The detail is impressive. Forget the blurry, small world maps of the average Cook bio. Here the "London of Cook and Banks" plate, for example, boasts no fewer than 11 insets, showing precisely where either man lived, or lodged, even marking the sites of long-demolished houses. And those 11 insets are just part of one of the book’s 128 maps (most of which also feature several details and insets).
It’s possible to follow every stage of Cook’s voyages, often into small bays and anchorages. As you would expect, New Zealand features prominently. A detailed text (largely replicating the text sections of the book, but welcome nonetheless, since it saves Flicking back and forth) links people, places and events in great detail.
Remember that I called this book a magnificent obsession? Well, the final plate features the world’s sub-ocean troughs and seamounts named after Cook as well as the Cook Crater on the moon. There’s even a comparison between the starship Enterprise and HM Bark Endeavour. Nice try, John, but I can’t envisage Banks warning James that "there’s Klingons on the starboard bowsprit"!
-------------------------------------------------------------------------------------------------------------- Third Review: Southland Times, 2000 October 18, p16.
Spotlight on Cook
Captain Cook's World
By John Robson
Publisher: Random House RRP: $59.95
Reviewer: FRANK GLEN
RECENTLY there was remaindered a special edition of New Zealand historical maps. It was reduced to a couple of hundred dollars from its original price of more than $700. To compare Captain Cook's World with the special edition is not unfair: indeed, this newer work, subtitled Maps of the Life and Voyages of James Cook RN, might well be better in content and definition of its maps.
Captain Cook seems to be a hardy annual who will not go away even in the new millennium. His extraordinary expeditions to the uttermost ends of the earth still fascinate and stimulate scholars and readers. One begins to wonder just what more remains to extract from the chests of history about Cook and his discovery.
If this new book is anything to judge by, then these maps introduce the reader and armchair explorer into a new world, a world which makes much clearer to the average reader the actual events of Cook's expeditions. The maps are not reproductions of Cook's originals or his contemporaries. They are drawn specially from current knowledge and define the coastlines as we know them today. Cook's journeys and his landings can be plotted to within a few metres on these maps.

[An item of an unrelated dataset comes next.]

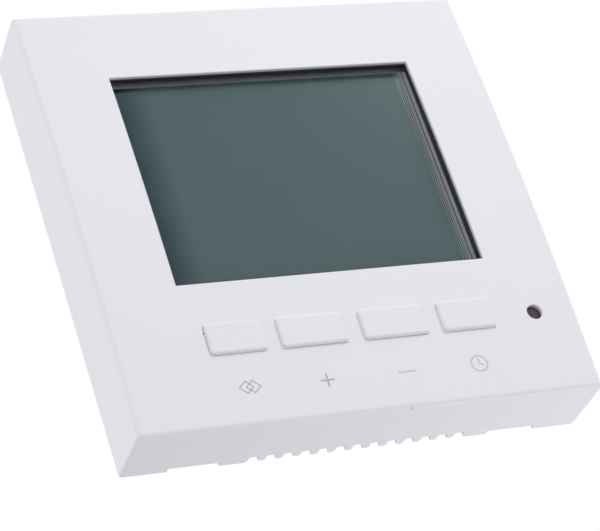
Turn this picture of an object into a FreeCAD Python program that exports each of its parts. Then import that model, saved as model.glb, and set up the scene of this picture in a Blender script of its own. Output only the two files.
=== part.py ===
"""Flush-mounted wall thermostat: a square front unit on a steel plate, with a rear body.

Millimetres. +X is to the right, +Y goes into the wall and +Z is up. The origin is on the
wall plane, in the middle of the plate. Everything in front of the wall has a negative y.
"""
import FreeCAD, Part
import os

V = FreeCAD.Vector

# Front cover
SIZE = 86.0                 # width and height of the faceplate
EDGE_DEPTH = 13.3           # wall plane to the front at the top and bottom edges
BOW = 1.25                  # how much further the middle of the face stands out
REAR_INSET = 0.4            # draft of each side, from front to rear
WALL = 2.0
CORNER_R = 1.2
FRONT_EDGE_R = 1.0
HALF = SIZE / 2
CAVITY_HALF = HALF - WALL - 0.1

# Display window
WINDOW_W, WINDOW_H = 57.7, 43.8
WINDOW_Z = 6.2
BEZEL_POCKET_Y = -13.0      # floor of the pocket behind the window's edge
BEZEL_W, BEZEL_H = 62.6, 48.6
BEZEL_WALL = 1.2
COLLAR_WALL = 0.4
LIP = 0.3
GLASS_W, GLASS_H = 59.8, 45.8
WINDOW_PANE_Y = (-12.7, -11.7)
LCD_Y = (-11.6, -9.4)
LIGHT_GUIDE_Y = (-9.3, -7.1)
LIGHT_GUIDE_W, LIGHT_GUIDE_H = 56.0, 42.2
LAMP_X = (28.3, 29.9)
LAMP_Z = (-3.7, 16.3)
LAMP_HALF_H = 1.6
LAMP_FRONT_Y = -9.0
CONTACT_STRIP_W, CONTACT_STRIP_H = 50.0, 2.2
DISPLAY_INSET = 0.2         # edge of the glass to the light guide and the contact strip

# Keys: one row under the window
KEY_BOTTOM, KEY_TOP = -29.6, -23.7
KEY_SPANS = {"menu": (-27.1, -16.4), "plus": (-13.7, -1.5), "minus": (1.5, 13.7), "clock": (16.4, 27.1)}
KEY_GAP = 0.25
KEY_PROUD = 0.6
KEY_TRAVEL = 0.4
KEY_FLANGE = 0.8
KEY_FLANGE_Y = (-11.7, -10.95)
KEY_R = 0.9
KEY_EDGE_R = 0.45
KEY_Z = (KEY_BOTTOM + KEY_TOP) / 2

# Indicator beside the keys
INDICATOR_X, INDICATOR_Z = 34.9, -27.3
INDICATOR_R = 1.5
INDICATOR_FLANGE_R = 2.2
INDICATOR_FLANGE_Y = (-11.9, -11.2)
INDICATOR_LAMP_R, INDICATOR_LAMP_Y = 1.45, -9.8

# Vents and feet along the rear edges
VENT_COUNT = 13
VENT_PITCH = 3.25
VENT_GAP = 1.65
VENT_DEPTH = 1.9
TOOTH_SET_BACK = 0.25
COMB_HALF = 21.1
RECESS_SPAN = (25.1, 34.4)
RECESS_DEPTH = 1.25

# Logic board, behind the face
BOARD_HALF = 38.5
BOARD_Y = (-7.0, -5.8)
POST_AT = 36.0
POST_R = 2.4
SCREW_R = 0.95
PILOT_R = 1.0
BOARD_HOLE_R = 1.15
SWITCH = 6.0
SWITCH_TOP_Y = -10.2
PLUNGER_R = 1.6
PLUNGER_END_Y = -8.4

# Parts on the rear of the logic board
MCU_AT, MCU_SIDE, MCU_T = (-4.0, -9.0), 10.0, 1.4
CRYSTAL_X, CRYSTAL_Z, CRYSTAL_T = (6.0, 14.0), (-12.6, -9.6), 2.4
CELL_AT, CELL_R, CELL_T = (-26.0, 30.7), 6.25, 2.0
HOLDER_W, HOLDER_H, HOLDER_T, HOLDER_FLOOR = 15.0, 14.0, 3.2, 0.8
THERMISTOR_X, THERMISTOR_TOP_Z = -12.0, -33.8
BEAD_R, BEAD_LENGTH, BEAD_LIFT = 1.1, 2.6, 1.4
LEG_HALF, LEG_OFFSET, LEG_LENGTH = 0.2, 0.6, 2.2

# Plate on the wall
PLATE_HALF_X, PLATE_HALF_Z = 39.0, 38.9
PLATE_T = 1.2
SLOT_SPACING = 60.0
SLOT_W, SLOT_LENGTH = 4.2, 7.0
TAB_X, TAB_W, TAB_T, TAB_FRONT_Y = 15.0, 6.0, 0.8, -5.2
TAB_WINDOW_W, TAB_WINDOW_Y = 5.4, (-4.2, -2.4)
SNAP_W = 5.0
SNAP_NOSE_Y = (-4.0, -2.6)
SNAP_ARM_FRONT_Y = -12.0
SNAP_CLEAR = 0.1            # nose to tab
SNAP_ARM_CLEAR = 0.9        # arm to tab

# Rear body in the wall box
HOUSING_HALF = 25.0
HOUSING_DEPTH = 25.0
HOUSING_WALL = 1.6
BAY_Z = -12.5               # the terminal bay lies below this height
BAY_Y = 16.0                # and behind this depth
LID_HALF = 23.0
SPIGOT_HALF = 18.5
LID_T = 1.6
LID_SCREW_AT = 21.0
BOSS_R = 2.8
BOSS_DEPTH = 5.4
LID_HOLE_R = 1.25
POWER_BOARD_Y = (4.0, 5.6)
POWER_HALF = 23.0
REST_X, REST_R = 20.5, 2.2  # the two pillars the power board is screwed to

# Parts on the rear of the power board: spans in x and z, height above the board
RELAY = ((-18.0, 1.0), (5.0, 20.4), 15.2)
FILM_CAPACITOR = ((4.0, 17.5), (14.5, 21.5), 13.0)
ELECTROLYTICS = ((4.0, 7.0, 11.5), (3.15, 15.5, 11.0))      # radius, x, height
ELECTROLYTIC_Z = 8.5
VARISTOR_AT, VARISTOR_R, VARISTOR_T = (-13.8, 5.5, -4.5), 4.5, 3.6
VARISTOR_FOOT = ((-13.0, -11.0), (-7.0, -2.0), 2.0)
FUSE_AT, FUSE_R, FUSE_H = (-4.5, -4.5), 4.2, 7.6
TRANSFORMER = ((3.5, 16.0), (-9.5, 2.0), 10.5)
BOBBIN = ((5.0, 14.5), (-10.3, 2.8), (2.0, 8.5))

# Board-to-board connector
HEADER_Z = 10.0
HEADER_COLUMNS, HEADER_ROWS = 7, 2
HEADER_PITCH = 2.54
PIN = 0.64
SOCKET_HOLE = 1.24
SOCKET_H = 4.2
PIN_TIP_Y = -4.4
PIN_STRIP_Y = 1.5
HEADER_MARGIN = 0.4
HEADER_CLEAR = 2.0          # how much wider the lid's slot is than the pins' field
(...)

The text gives adequate and full explanations that illuminate the journeys and adventures in an exciting and factual way. This leads the reader into a deeper and possibly more personal understanding of Cook as an individual.
As one fortunate enough to possess some of the original Cook journals and maps of his period, these latest ones are an asset beyond description. They tell a story accurately and visually which overrides the difficulty and sometimes confusing statements which accompany the originals. There is nothing like a clear road map to know where you are. These tell you exactly where Cook was, where he landed, who with, and where he died.
There exists a significant tome called Bibliography of Published Captain Cook, a record of everything that has been written about him. This is surely one title that will be added with confidence into the next edition.
The book's production is superior and it is worth every cent. It is bound to become a collector's item in the years ahead.